The raucousness of go-fast chases is belied by day-to-day life on the Bear. At times, the ship feels like a floating summer camp. The sailors pass time lifting weights, watching movies, smoking countless cigarettes or dueling on the Sony PlayStation purchased with money from the ship's morale fund.

Frittering away the hours can keep the crew from thinking about the future, but not for long. Many of the officers will be transferred to new assignments after they return to Portsmouth. A Coast Guard billet only lasts a few years. Some will be reassigned as far away as Alaska.

Fertig wonders if he's had enough go-fast chases for a while. He wants to get an assignment in port and spend more time with his wife. He wants to work on his house and his boat. But it won't be easy to leave the Bear.

D.J., the ensign who drove the ship out of Portsmouth, had planned to request a command position on a 110-foot boat, but now he's decided he wants to be a diver, like his father who served in an Army Special Operations unit. D.J. would dive to repair buoys or as part of a scientific expedition, but the job sounds exciting enough.

His superiors tell him it's a bad career move, that as a Coast Guard Academy graduate he should go for a command billet. But D.J. won't listen. He grew up on a 1,000-acre dairy farm in Oregon, and if things don't work out with the Coast Guard, he could always go back, he says.

Keeping options open might as well be the Coast Guard's new motto these days. In February, the agency officially transferred from the Transportation Department to the new Homeland Security Department. John Philip Sousa marches and a military color guard marked the occasion at a "change of watch" ceremony in Washington.

Yet, on the Bear, it seems the transition will change little more than the letterhead. Few sailors are sure what homeland security really means. After the Sept. 11 attacks, the ship patrolled the waters off Savannah, Ga., and Charleston, S.C. It was monotonous work, and the crew wondered whom, or what, they were supposed to guard against. Coast Guard leaders say the drug war must be widened to encompass the war on terrorism. Go-fasts could easily replace their usual cargo with a weapon of mass destruction, says Rear Adm. Jeffrey Hathaway, the Coast Guard's top counterdrug official.

For now, though, the Bear's role in homeland security remains unclear. And the reality of scarce resources and higher priorities is sinking in.

On the second day of the patrol, some of the officers huddle with Diaz in Moyers' stateroom and discuss whether to test fire the massive 75-mm gun mounted on the ship's bow. They don't want the crew to get rusty, and they want to be sure the gun is in working order. But some officers question whether there's enough ammunition to spare. Most of it has been loaded on ships heading for the Persian Gulf. It's unclear whether a requisition for more will be granted.

Banks speaks up, earnest concern on his face.

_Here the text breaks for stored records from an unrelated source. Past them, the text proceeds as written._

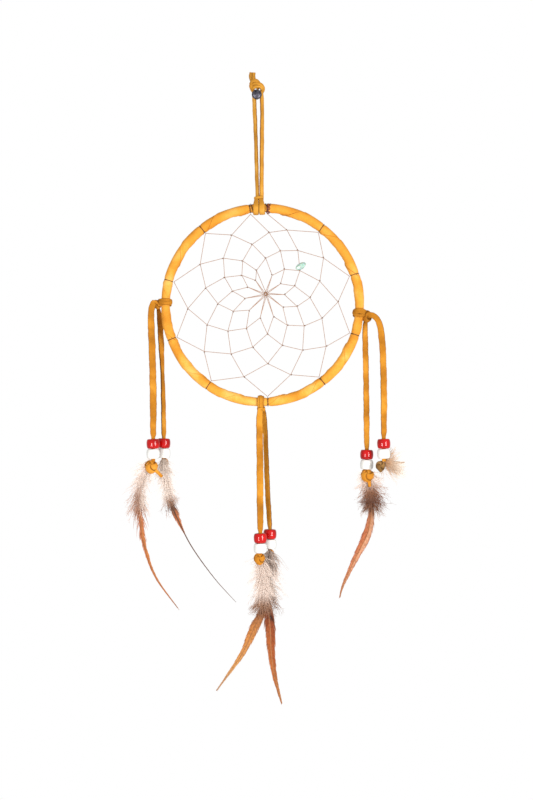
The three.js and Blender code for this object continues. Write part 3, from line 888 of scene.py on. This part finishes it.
feet = {}
for number, (pendant, facts) in enumerate(pendants.items()):
    lashed = lashings[facts["lashing"]]
    layer = facts["layer"] * thong_layer
    eye = beside_hoop(lashed["angle"], *lashed["knot"])
    eye = np.array([eye[0] + facts["exit"][0], layer, eye[2] + facts["exit"][1]])
    hung = [(eye[0] + x, layer, eye[2] + z) for x, z in facts["route"][1:]]
    along, out = lashed["knot"]
    tied = beside_hoop(lashed["angle"], along, out + 0.8) + (0, 0.45 * layer, 0)
    over = 0.4 * tied + 0.6 * eye + (0, 0, 0.5)
    hung = [tied, over, *hung]
    foot = np.array(hung[-1])
    feet[pendant] = foot
    line = smooth_line(hung, 150)
    steps = in_beads["steps"]
    down = np.linspace(0, 1, steps + 1)[1:, None]
    through = foot + down * np.array([0, -0.45, -in_beads["length"]])
    share = np.linspace(0, 1, 150)
    wide = along_marks(share, facts["widths"]) + 0.12 * ripple(share * 14, 1, 70 + number)
    aim = np.radians(along_marks(share, facts["aims"])) + 0.1 * ripple(share * 9, 1, 80 + number)
    drawn = np.clip((foot[2] + 3.4 - line[:, 2]) / 3.2, 0, 1) ** 2
    thin_wide, thin = in_beads["width"], in_beads["thickness"]
    wide = np.concatenate([wide * (1 - drawn) + thin_wide * drawn, np.full(steps, thin_wide)])
    thick = np.concatenate([thong_thickness * (1 - drawn) + thin * drawn, np.full(steps, thin)])
    aim = np.concatenate([aim, np.full(steps, aim[-1])])
    line = np.concatenate([line, through])
    facing = np.stack([np.sin(aim), -np.cos(aim), 0 * aim], -1)
    lace = lace_along(line, facing, wide, thick, 90 + number, soft=0.26)
    thong = soft_piece(f"{pendant}_thong_lace", lace, pendant_suede)
    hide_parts(f"{pendant}_thong")
    for label, (drop, paint) in bead_drops.items():
        tilt = 0.05 * math.sin(3 * number + drop)
        points, faces = bead_shape()
        aside, height = points[..., 0], points[..., 2]
        leant = points + np.stack([height * tilt, 0 * height, -aside * tilt], -1)
        bead = new_piece(
            f"{pendant}_{label}_glass",
            leant + foot - (0, 0, drop),
            faces,
            paint,
            f"{pendant}_beads",
            f"{label}_glass",
        )
        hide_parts(f"{pendant}_{label}_bead")
    knot = facts["knot"]
    size, (aside, drop) = knot["size"], knot["place"]
    centre = foot + (aside, -0.4, drop)
    tail = smooth_line([(x, -0.8 - 0.25 * i, z) for i, (x, z) in enumerate(knot["tail"])], 18)
    shapes = [
        knot_shape(centre, size, 0.66, knot["lean"], 1.0 * size, 0.58 * size, 100 + number),
        lace_along(centre + tail, (0.2, -1, 0.1), np.linspace(2.5, 2.0, 18), 1.2, 110 + number),
    ]
    paint = brown_suede if pendant == "right_outer" else knot_suede
    shape = gathered(*shapes)
    end_knot = soft_piece(f"{pendant}_end_knot_lace", shape, paint, f"{pendant}_beads")
    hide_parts(f"{pendant}_end_knot")
    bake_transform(thong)


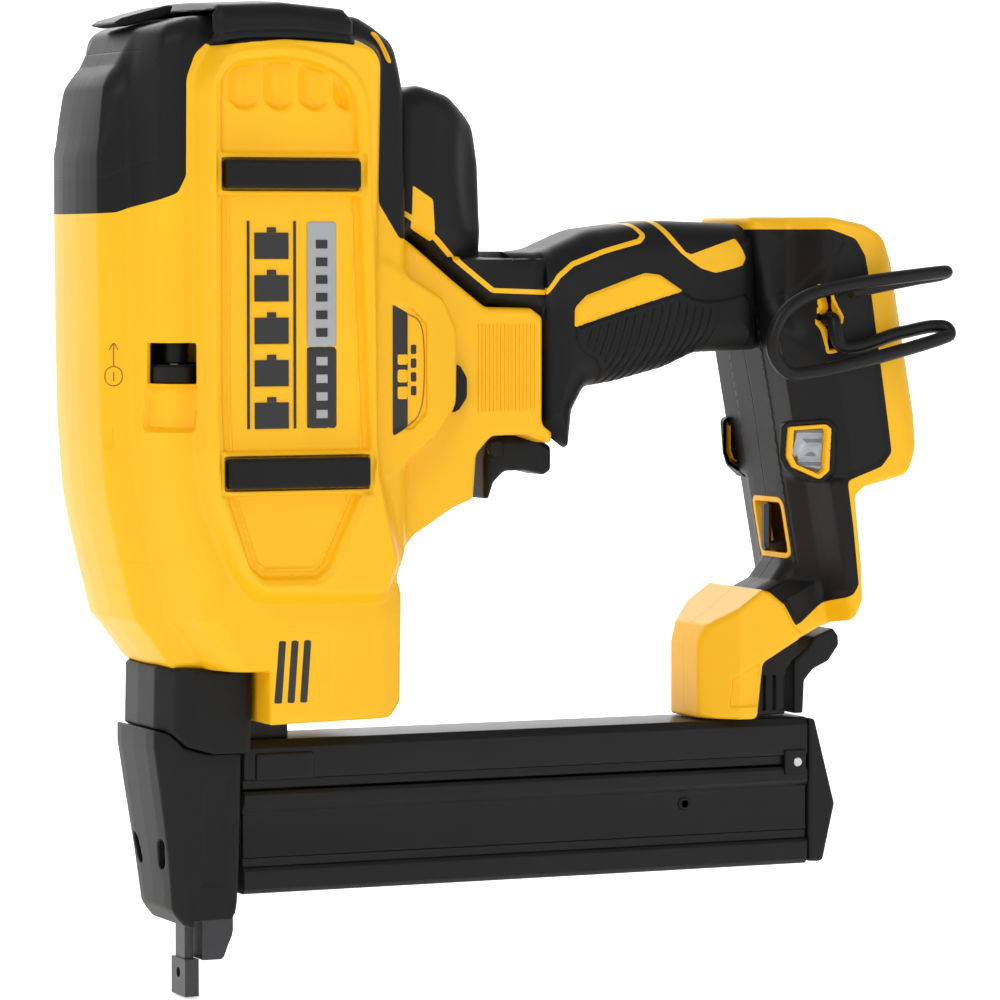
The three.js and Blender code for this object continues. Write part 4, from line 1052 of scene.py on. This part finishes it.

They have to test the gun, he says plainly. "If it's broken, and we get the homeland security call . . . then we're out of the game." Everyone is silent. The officers look at their shoes, and then look past each other. The elders among them have learned to play things by ear. For the moment, they decide not to decide. They'll worry about firing the gun later.

FULL STEAM

The Coast Guard's senior leaders best understand the agency's untenable circumstances. In 2002, they launched a long-term project called Deepwater to replace the aging fleet and the dilapidated OTH boats and to outfit new and existing vessels with modern technology and equipment. The project is scheduled to last 20 years. In March, at Congress' request, the Coast Guard assessed whether Deepwater could be completed in 10 years and whether truncating the schedules would enhance homeland security. No one was surprised when the agency's leaders said yes.

Accelerating Deepwater would cost an additional $4 billion over the next five years, but it would save $4 billion over the course of the project, the Coast Guard said in its report. "Providing newer assets [ships, aircraft and technology] sooner will reverse adverse trends in deteriorating material . . . dangerous conditions and spiraling maintenance costs," the report said. Coast Guard officials also said the agency could not meet "today's challenges" because of a "lack of a Coast Guard-wide capability to intercept . . . 'go-fast' boats." And they emphasized that cutters don't have "real-time [electronic] connectivity to other units."

But despite the conclusions, congressional appropriators aren't likely to approve a plan to accelerate Deepwater, which is budgeted at $500 million a year for 20 years. If the timeline were shortened, $1.89 billion would have to be pumped into the project for fiscal 2005. From then on, it would receive $1.2 billion a year through fiscal 2010. That's more than one-fifth of the Coast Guard's 2004 budget request.

Fertig and his shipmates aren't holding their breath for improvements on the Bear anytime soon. But Fertig doesn't seem to care. On a cloudy January morning off the coast of Jacksonville, Fla., he just wants to go for a ride.

Barely a week into what may be Fertig's final trip on the Bear, he and his crew climb into the OTH for the first time in months. The skies are menacing. The water is chilly, and it pours onto the deck. The microphones on the headset are shorting out. And Fertig's eyes are brighter than they have been in days. Sliding onto his seat, slipping one foot into the deck strap, he orders his driver to go. With a roar, the boat lurches forward. Fertig is again wearing an ear-to-ear grin, and he says quietly, to no one in particular, "This is what it's all about."